* _GIVEN REQUEST_
Your task is to reproduce the material exactly.

* _MATERIAL FOR THE TASK_
————————

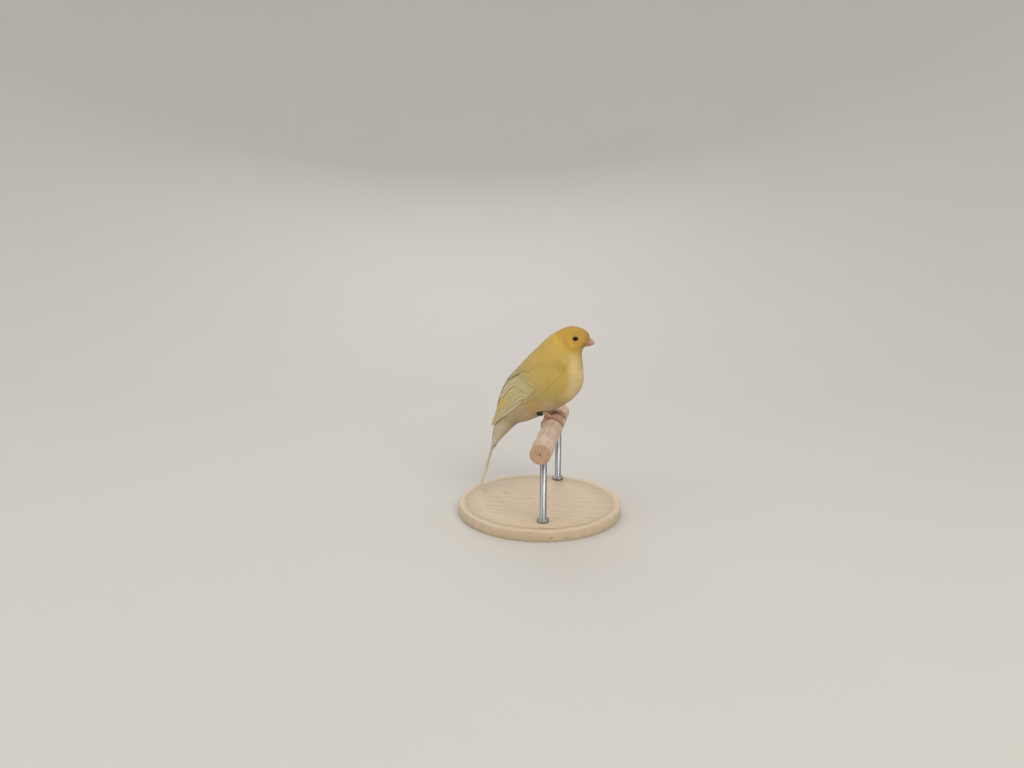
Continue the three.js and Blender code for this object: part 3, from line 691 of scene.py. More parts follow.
featherShapes = {
    "variants": 5,
    "coreRows": [(0.0, 0.10), (0.34, 0.25), (0.60, 0.28), (0.80, 0.17)],  # reach, half width
    "barbs": 34,
    "barbFoot": 0.25,               # half width at the feet of the side barbs
    "barbReach": (0.70, 0.34),      # their feet's reach, in the middle and at the sides
    "barbLength": 0.27,
    "barbSpread": (0.8, 1.15),
    "barbWidth": 0.075,
    "barbTurn": 0.12,
    "barbLift": (-0.01, 0.015),
    "fan": 0.62,
    "tuftBarbs": 16,
    "tuftFoot": 0.30,
    "tuftReach": (0, 0.3),
    "tuftSpread": (0.8, 1.0),
    "tuftShort": 0.15,              # how much shorter a tuft's outer barbs are
    "tuftWidth": 0.13,
    "tuftTurn": 0.1,
    "tuftFan": 0.30,
    "arch": 0.05,
    "cup": 0.13,
}


def featherShape(name, roll, tuft):
    s = featherShapes
    points = []
    faces = []

    def height(x, y):
        return s["arch"] * 4 * y * (1 - y) - s["cup"] * x * x

    def barb(foot, angle, length, width):
        ahead = np.array([math.sin(angle), math.cos(angle)]) * length
        beside = np.array([math.cos(angle), -math.sin(angle)]) * width / 2
        first = len(points)
        lift = roll.uniform(*s["barbLift"])
        for (x, y), up in ((foot - beside, 0), (foot + beside, 0), (foot + ahead, lift)):
            points.append((x, y, height(x, min(y, 1.0)) + up))
        faces.append((first, first + 1, first + 2))

    if tuft:
        for k in range(s["tuftBarbs"]):
            share = (k + 0.5) / s["tuftBarbs"] * 2 - 1
            foot = np.array([share * s["tuftFoot"], roll.uniform(*s["tuftReach"])])
            length = (1 - foot[1]) * roll.uniform(*s["tuftSpread"]) * (1 - s["tuftShort"] * share * share)
            angle = share * s["tuftFan"] + roll.uniform(-s["tuftTurn"], s["tuftTurn"])
            barb(foot, angle, length, s["tuftWidth"])
    else:
        for reach, half in s["coreRows"]:
            for across in (-1, 0, 1):
                points.append((across * half, reach, height(across * half, reach)))
        for i in range(len(s["coreRows"]) - 1):
            for j in range(2):
                a = i * 3 + j
                faces.append((a, a + 1, a + 4, a + 3))
        for k in range(s["barbs"]):
            share = (k + 0.5) / s["barbs"] * 2 - 1
            away = abs(share) ** 0.8 * math.copysign(1, share)
            foot = np.array([away * s["barbFoot"], between(*s["barbReach"], away * away)])
            angle = away * s["fan"] + roll.uniform(-s["barbTurn"], s["barbTurn"])
            barb(foot, angle, s["barbLength"] * roll.uniform(*s["barbSpread"]), s["barbWidth"])
    mesh = bpy.data.meshes.new(name)
    mesh.from_pydata(points, [], faces)
    mesh.shade_smooth()
    addLayer(mesh, "grain", np.array(points) + [0.5, 0, 0])
    return bpy.data.objects.new(name, mesh)


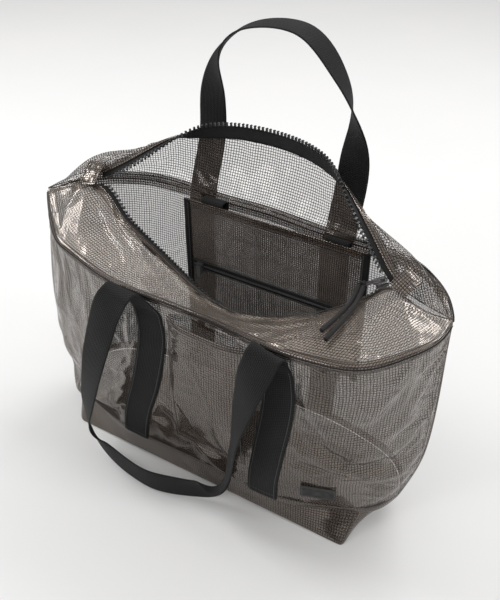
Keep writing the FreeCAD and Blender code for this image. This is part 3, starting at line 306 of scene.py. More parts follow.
def webbing_material(name, dark, across=0.0014, along=0.0018, depth=0.00028):
    """Flat-woven tape: ribs across, twill lines, fuzzy sheen, with a painted highlight on the raised weave and painted
    shade in its grooves.
    """
    m = Mat(name)
    u, x, y = m.uv()
    rib = m.math("SINE", m.math("MULTIPLY", x, 2 * math.pi / across))
    twill = m.math("SINE", m.math("ADD", m.math("MULTIPLY", y, 2 * math.pi / along), m.math("MULTIPLY", x, 2 * math.pi / (across * 2))))
    weave = m.math("MULTIPLY", m.math("ADD", rib, 1.0), m.math("ADD", twill, 1.4))
    h = m.math("MULTIPLY", weave, 0.25)
    n1 = m.noise(u, 900.0, 2.0)
    n2 = m.noise(u, 22.0, 3.0)
    # the colour follows the weave's height: the raised ribs are painted lighter as a painted highlight and the grooves
    # darker as painted shade
    lift = tuple(min(1, c * 2.2 + 0.006) for c in dark)
    c1 = m.mix(m.smooth(h, 0.1, 1.0), dark + (1,), lift + (1,))
    c2 = m.mix(m.smooth(n2, 0.4, 0.75, 0.0, 0.35), c1, tuple(min(1, c * 1.6 + 0.008) for c in dark) + (1,))
    m.set(Base_Color=c2)
    m.set(Roughness=m.smooth(n1, 0.2, 0.8, 0.62, 0.85))
    m.set(Normal=m.bump(m.math("ADD", h, m.math("MULTIPLY", n1, 0.25)), depth, 0.9))
    m.b.inputs["Sheen Weight"].default_value = 0.04
    m.b.inputs["Sheen Roughness"].default_value = 0.45
    m.b.inputs["Specular IOR Level"].default_value = 0.22
    return m.m


def object_material(name, col, rough, metallic=0.0, scale=900.0, depth=0.00006, streak=None, coat=0.0):
    """Moulded or metal pieces: grain, mottling and worn edges from the piece's own position."""
    m = Mat(name)
    tc = m.nt.nodes.new("ShaderNodeTexCoord").outputs["Object"]
    vec = tc
    if streak is not None:
        vec = m.node("ShaderNodeMapping", 0, {"Vector": tc, "Scale": streak})
    n1 = m.noise(vec, scale, 3.0)
    n2 = m.noise(tc, 120.0, 3.0)
    hi = tuple(min(1, c * 1.5 + 0.02) for c in col)
    geo = m.nt.nodes.new("ShaderNodeNewGeometry").outputs["Pointiness"]
    worn = m.smooth(geo, 0.52, 0.60)
    c1 = m.mix(m.smooth(n2, 0.35, 0.7), col + (1,), hi + (1,))
    c2 = m.mix(worn, c1, tuple(min(1, c * 2.4 + 0.05) for c in col) + (1,))
    m.set(Base_Color=c2)
    m.set(Roughness=m.smooth(n1, 0.25, 0.75, rough - 0.07, rough + 0.10))
    m.set(Normal=m.bump(n1, depth, 0.7))
    m.b.inputs["Metallic"].default_value = metallic
    m.b.inputs["Coat Weight"].default_value = coat
    return m.m


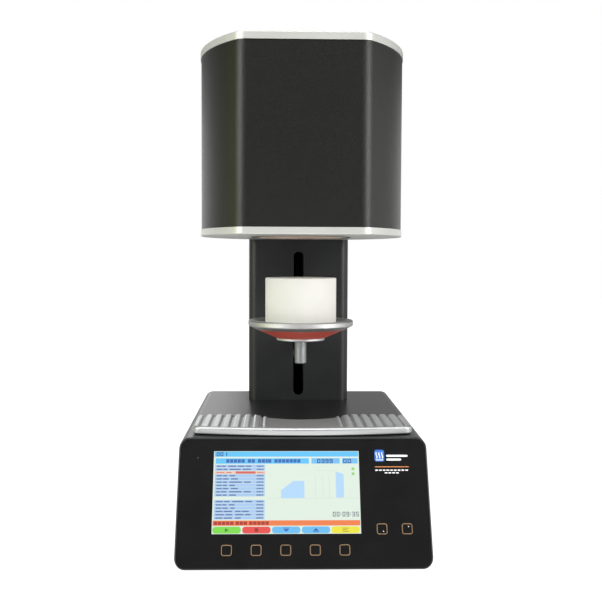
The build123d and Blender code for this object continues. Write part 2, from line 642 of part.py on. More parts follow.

————————

* _CORRECT ANSWER_
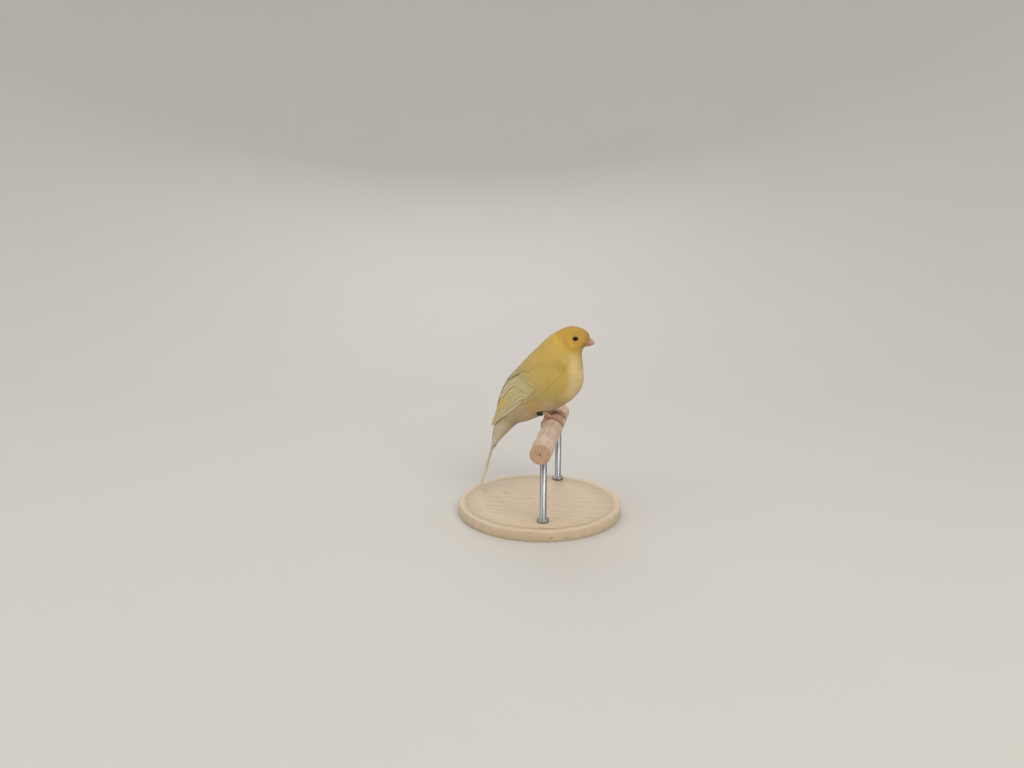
Continue the three.js and Blender code for this object: part 3, from line 691 of scene.py. More parts follow.
featherShapes = {
    "variants": 5,
    "coreRows": [(0.0, 0.10), (0.34, 0.25), (0.60, 0.28), (0.80, 0.17)],  # reach, half width
    "barbs": 34,
    "barbFoot": 0.25,               # half width at the feet of the side barbs
    "barbReach": (0.70, 0.34),      # their feet's reach, in the middle and at the sides
    "barbLength": 0.27,
    "barbSpread": (0.8, 1.15),
    "barbWidth": 0.075,
    "barbTurn": 0.12,
    "barbLift": (-0.01, 0.015),
    "fan": 0.62,
    "tuftBarbs": 16,
    "tuftFoot": 0.30,
    "tuftReach": (0, 0.3),
    "tuftSpread": (0.8, 1.0),
    "tuftShort": 0.15,              # how much shorter a tuft's outer barbs are
    "tuftWidth": 0.13,
    "tuftTurn": 0.1,
    "tuftFan": 0.30,
    "arch": 0.05,
    "cup": 0.13,
}


def featherShape(name, roll, tuft):
    s = featherShapes
    points = []
    faces = []

    def height(x, y):
        return s["arch"] * 4 * y * (1 - y) - s["cup"] * x * x

    def barb(foot, angle, length, width):
        ahead = np.array([math.sin(angle), math.cos(angle)]) * length
        beside = np.array([math.cos(angle), -math.sin(angle)]) * width / 2
        first = len(points)
        lift = roll.uniform(*s["barbLift"])
        for (x, y), up in ((foot - beside, 0), (foot + beside, 0), (foot + ahead, lift)):
            points.append((x, y, height(x, min(y, 1.0)) + up))
        faces.append((first, first + 1, first + 2))

    if tuft:
        for k in range(s["tuftBarbs"]):
            share = (k + 0.5) / s["tuftBarbs"] * 2 - 1
            foot = np.array([share * s["tuftFoot"], roll.uniform(*s["tuftReach"])])
            length = (1 - foot[1]) * roll.uniform(*s["tuftSpread"]) * (1 - s["tuftShort"] * share * share)
            angle = share * s["tuftFan"] + roll.uniform(-s["tuftTurn"], s["tuftTurn"])
            barb(foot, angle, length, s["tuftWidth"])
    else:
        for reach, half in s["coreRows"]:
            for across in (-1, 0, 1):
                points.append((across * half, reach, height(across * half, reach)))
        for i in range(len(s["coreRows"]) - 1):
            for j in range(2):
                a = i * 3 + j
                faces.append((a, a + 1, a + 4, a + 3))
        for k in range(s["barbs"]):
            share = (k + 0.5) / s["barbs"] * 2 - 1
            away = abs(share) ** 0.8 * math.copysign(1, share)
            foot = np.array([away * s["barbFoot"], between(*s["barbReach"], away * away)])
            angle = away * s["fan"] + roll.uniform(-s["barbTurn"], s["barbTurn"])
            barb(foot, angle, s["barbLength"] * roll.uniform(*s["barbSpread"]), s["barbWidth"])
    mesh = bpy.data.meshes.new(name)
    mesh.from_pydata(points, [], faces)
    mesh.shade_smooth()
    addLayer(mesh, "grain", np.array(points) + [0.5, 0, 0])
    return bpy.data.objects.new(name, mesh)


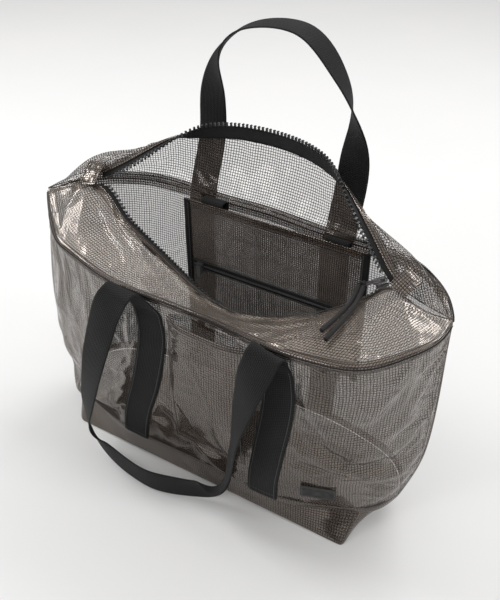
Keep writing the FreeCAD and Blender code for this image. This is part 3, starting at line 306 of scene.py. More parts follow.
def webbing_material(name, dark, across=0.0014, along=0.0018, depth=0.00028):
    """Flat-woven tape: ribs across, twill lines, fuzzy sheen, with a painted highlight on the raised weave and painted
    shade in its grooves.
    """
    m = Mat(name)
    u, x, y = m.uv()
    rib = m.math("SINE", m.math("MULTIPLY", x, 2 * math.pi / across))
    twill = m.math("SINE", m.math("ADD", m.math("MULTIPLY", y, 2 * math.pi / along), m.math("MULTIPLY", x, 2 * math.pi / (across * 2))))
    weave = m.math("MULTIPLY", m.math("ADD", rib, 1.0), m.math("ADD", twill, 1.4))
    h = m.math("MULTIPLY", weave, 0.25)
    n1 = m.noise(u, 900.0, 2.0)
    n2 = m.noise(u, 22.0, 3.0)
    # the colour follows the weave's height: the raised ribs are painted lighter as a painted highlight and the grooves
    # darker as painted shade
    lift = tuple(min(1, c * 2.2 + 0.006) for c in dark)
    c1 = m.mix(m.smooth(h, 0.1, 1.0), dark + (1,), lift + (1,))
    c2 = m.mix(m.smooth(n2, 0.4, 0.75, 0.0, 0.35), c1, tuple(min(1, c * 1.6 + 0.008) for c in dark) + (1,))
    m.set(Base_Color=c2)
    m.set(Roughness=m.smooth(n1, 0.2, 0.8, 0.62, 0.85))
    m.set(Normal=m.bump(m.math("ADD", h, m.math("MULTIPLY", n1, 0.25)), depth, 0.9))
    m.b.inputs["Sheen Weight"].default_value = 0.04
    m.b.inputs["Sheen Roughness"].default_value = 0.45
    m.b.inputs["Specular IOR Level"].default_value = 0.22
    return m.m


def object_material(name, col, rough, metallic=0.0, scale=900.0, depth=0.00006, streak=None, coat=0.0):
    """Moulded or metal pieces: grain, mottling and worn edges from the piece's own position."""
    m = Mat(name)
    tc = m.nt.nodes.new("ShaderNodeTexCoord").outputs["Object"]
    vec = tc
    if streak is not None:
        vec = m.node("ShaderNodeMapping", 0, {"Vector": tc, "Scale": streak})
    n1 = m.noise(vec, scale, 3.0)
    n2 = m.noise(tc, 120.0, 3.0)
    hi = tuple(min(1, c * 1.5 + 0.02) for c in col)
    geo = m.nt.nodes.new("ShaderNodeNewGeometry").outputs["Pointiness"]
    worn = m.smooth(geo, 0.52, 0.60)
    c1 = m.mix(m.smooth(n2, 0.35, 0.7), col + (1,), hi + (1,))
    c2 = m.mix(worn, c1, tuple(min(1, c * 2.4 + 0.05) for c in col) + (1,))
    m.set(Base_Color=c2)
    m.set(Roughness=m.smooth(n1, 0.25, 0.75, rough - 0.07, rough + 0.10))
    m.set(Normal=m.bump(n1, depth, 0.7))
    m.b.inputs["Metallic"].default_value = metallic
    m.b.inputs["Coat Weight"].default_value = coat
    return m.m


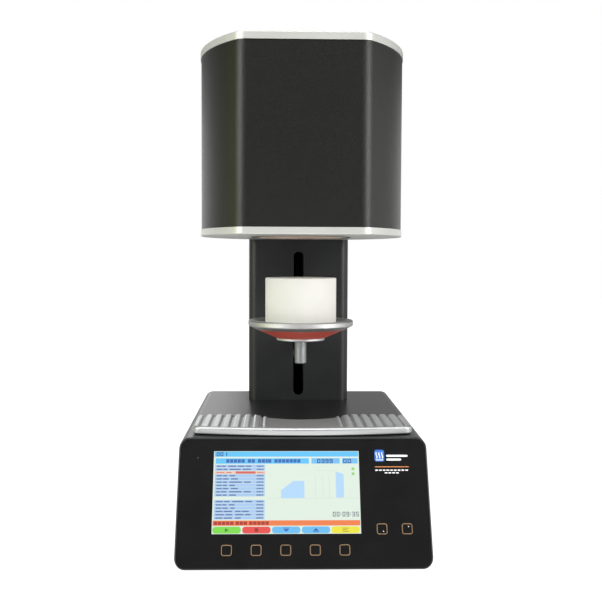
The build123d and Blender code for this object continues. Write part 2, from line 642 of part.py on. More parts follow.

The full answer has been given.